SUL PSG - "Una grande esperienza. Sono stati sette anni densi di avvenimenti. Sono arrivato in una squadra completamente diversa rispetto a quella che avevo lasciato. Ho visto il club crescere assieme a me, hanno cambiato allenatori, hanno fatto passi da gigante con i media, hanno rinnovato il centro sportivo e lo stadio, hanno migliorato tutto. Sono molto felice di essere stato con loro attraverso tutti questi cambiamenti. Mi hanno reso felice. Quando sono arrivato, il PSG non era quello che conosciamo oggi e io sono orgoglioso di aver dato il mio apporto. Non cambierei nulla di questi anni. Abbiamo vinto tanti titoli e ho lasciato un bel ricordo ai tifosi e alla gente in Francia: questa è la cosa più importante".
LA ROMA - "Ha rappresentato una bellissima opportunità. Volevo cambiare squadra per sentirmi di nuovo un giocatore importante e riprendermi il ruolo perso al PSG, per l’arrivo di tanti altri giocatori di livello. La Roma era la miglior proposta, parliamo di una grande città che io e mia moglie adoriamo".
IL PRIMO ANNO - "L’avventura è partita bene ed ero molto entusiasta di giocare qui. Poi purtroppo mi sono fatto male un paio di volte di seguito e poi c’è stato l’infortunio al Derby di andata. A settembre già è iniziato ad andare tutto male. Avevo perso la fiducia dell’allenatore, perché non ero mai in campo. Fisicamente non sono stato mai bene, non riuscivo a gestire bene gli allenamenti o a migliorare la condizione fisica. Ho fatto pochissime partite e non è stato un anno facile, a livello personale e sportivo".
SULL'ESTATE - "Avevo tante cose per la testa. Stavano avvenendo tanti cambiamenti nel Club ed era tutto un punto interrogativo per me. Mi sono preso i primi giorni di vacanza con la mia famiglia, ma prima di ricominciare la stagione ho voluto parlare con la Società e con l’allenatore, volevo sapere cosa pensavano di me. Ero a conoscenza di non aver fatto bene l’anno precedente, mi faceva male ripensare alla mia ultima stagione e non volevo che le idee del nuovo tecnico venissero influenzate da quelle prestazioni. Dal primo giorno la Società mi ha comunicato che il cambio di allenatore sarebbe stato positivo per tutti. Nei primi allenamenti ho dimostrato subito di voler cambiare quello che era stato un anno brutto, da parte mia e di tutta la squadra. L’allenatore è stato sempre molto onesto, ha dimostrato di aver fiducia in me. Mi ha chiesto di dimenticare quanto accaduto prima, di allenarmi al cento per cento. Mi hanno gestito bene. Ho parlato con lo staff, gli ho detto che l’anno precedente non ero mai riuscito a trovare la forma giusta: per diverse necessità ero dovuto comunque scendere in campo e per questo non facevo bene per la squadra e mi facevo male pure io".

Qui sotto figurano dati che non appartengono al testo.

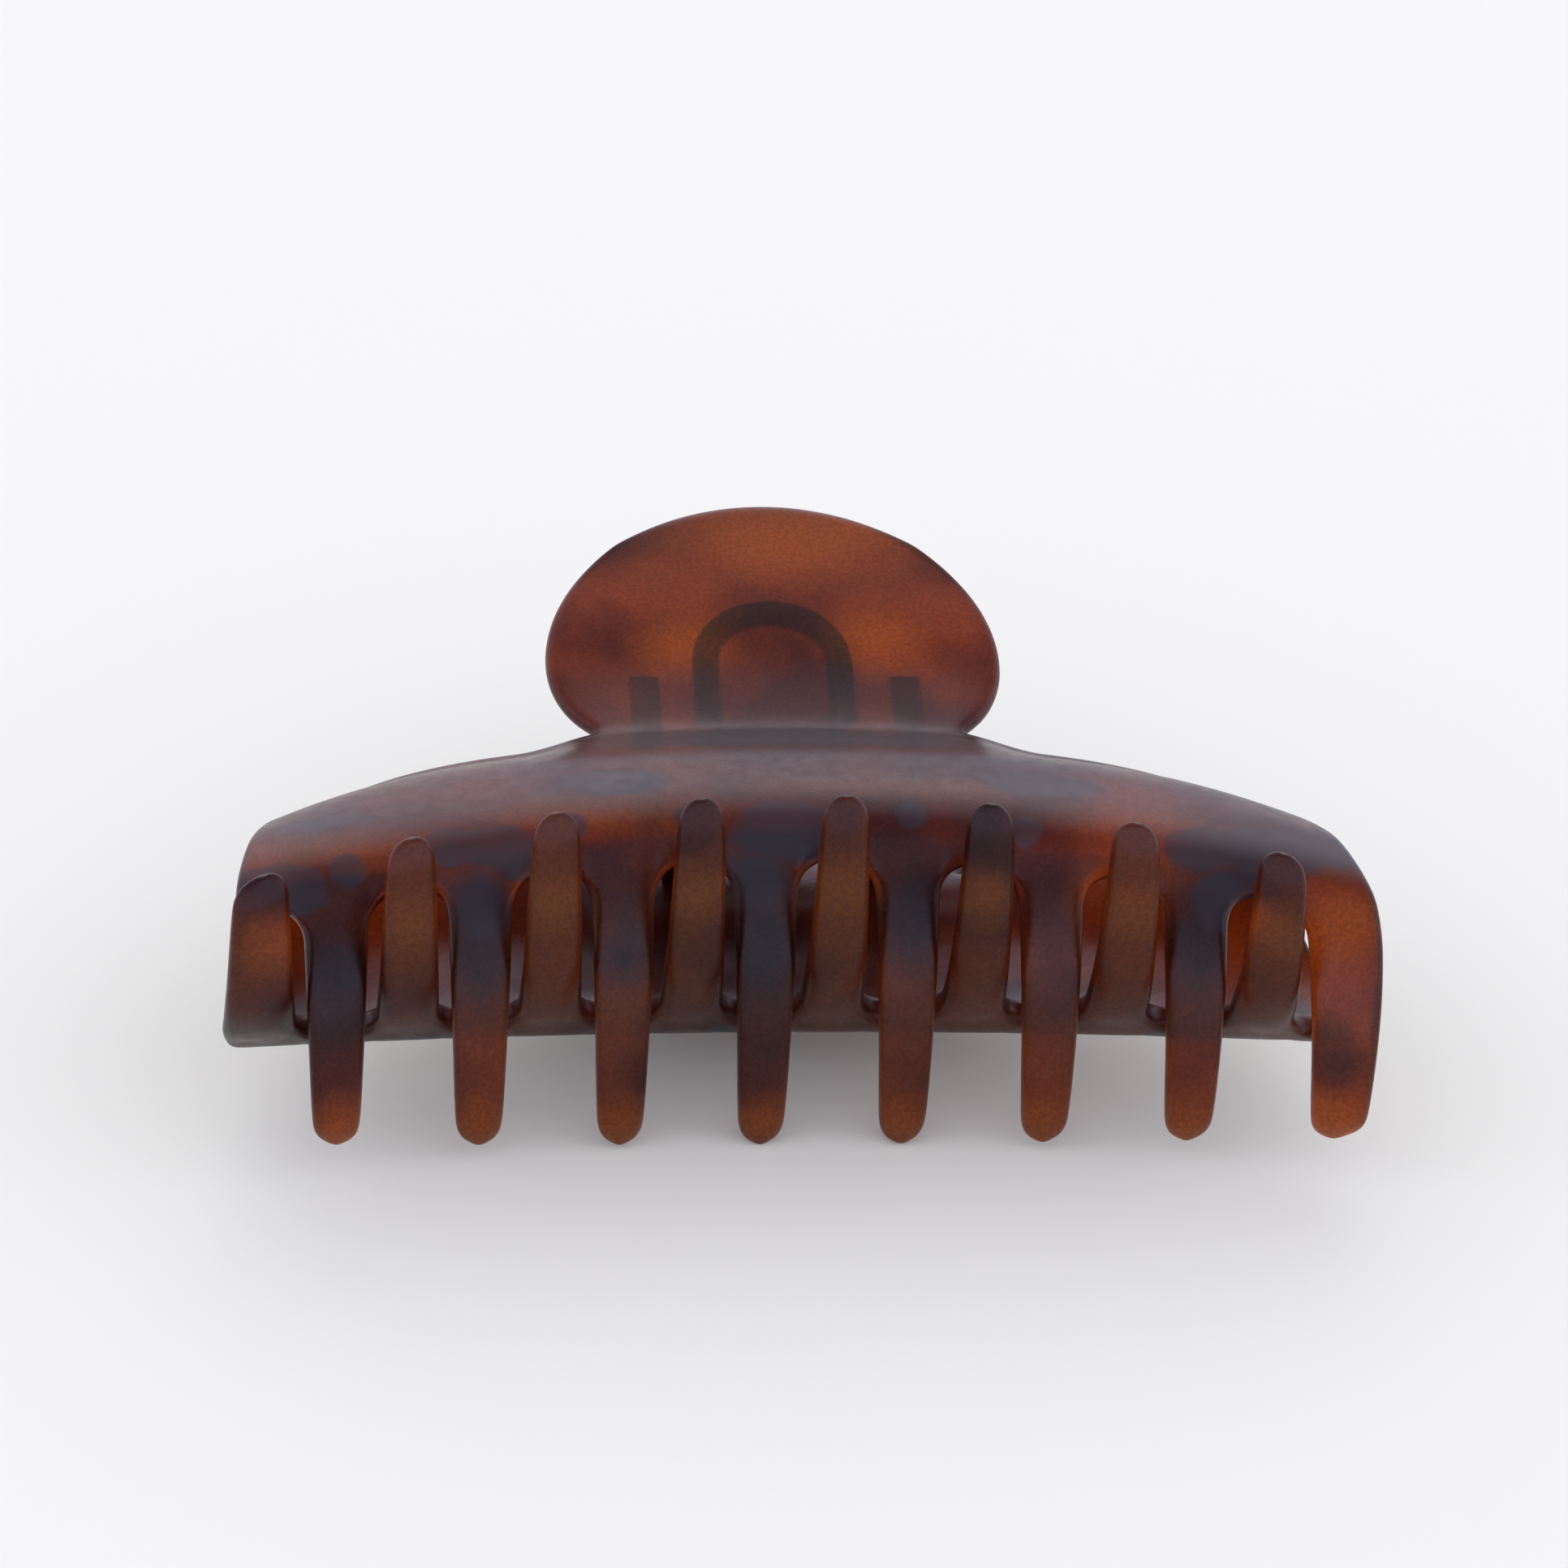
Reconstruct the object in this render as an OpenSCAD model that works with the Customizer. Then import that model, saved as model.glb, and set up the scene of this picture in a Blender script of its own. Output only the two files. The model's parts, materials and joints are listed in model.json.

SULL'EMERGERE - "Oggi si pensa solo ai soldi. Ci sono tante famiglie o ragazzini che pensano a giocare per fare i soldi e basta, anche nelle basse categorie. Non dico che io non ne abbia fatti in carriera, ma non può essere quello il primo motivo. Così si lasciano la passione e il calcio da parte. Quando fai così arrivare in alto è più difficile. Una cosa devi farla perché la ami".
SU SABATINI - "Mi parlava di tutto, di vita e di calcio. Ero come un figlio. Arrivato a Palermo non riuscivo a fare nulla, nemmeno in allenamento. Mi chiamava nel suo ufficio a rivedere la partita giocata la domenica. Facevano quaranta gradi in quell’ufficio e io volevo andare in spiaggia. Lui mi teneva lì a rivedere il match e mi diceva “riguardatelo tre volte e poi mi dici cosa hai notato”. Andava via e faceva le sue cose, dopo il novantesimo tornava e mi diceva “ok, cosa hai notato?”. E io rispondevo: “Direttore, ho fatto qualche giocata buona”. E lui ribatteva “no, qua hai alzato un braccio contro un compagno perché non ti ha passato la palla, qui non hai corso dieci metri indietro”. Mi segnalava una serie di cose che uno non vede a 19 anni. E lui me le ha fatte notare tutte. Sono stati dettagli importanti dentro e fuori dal campo. Calcisticamente mi ha aiutato tanto".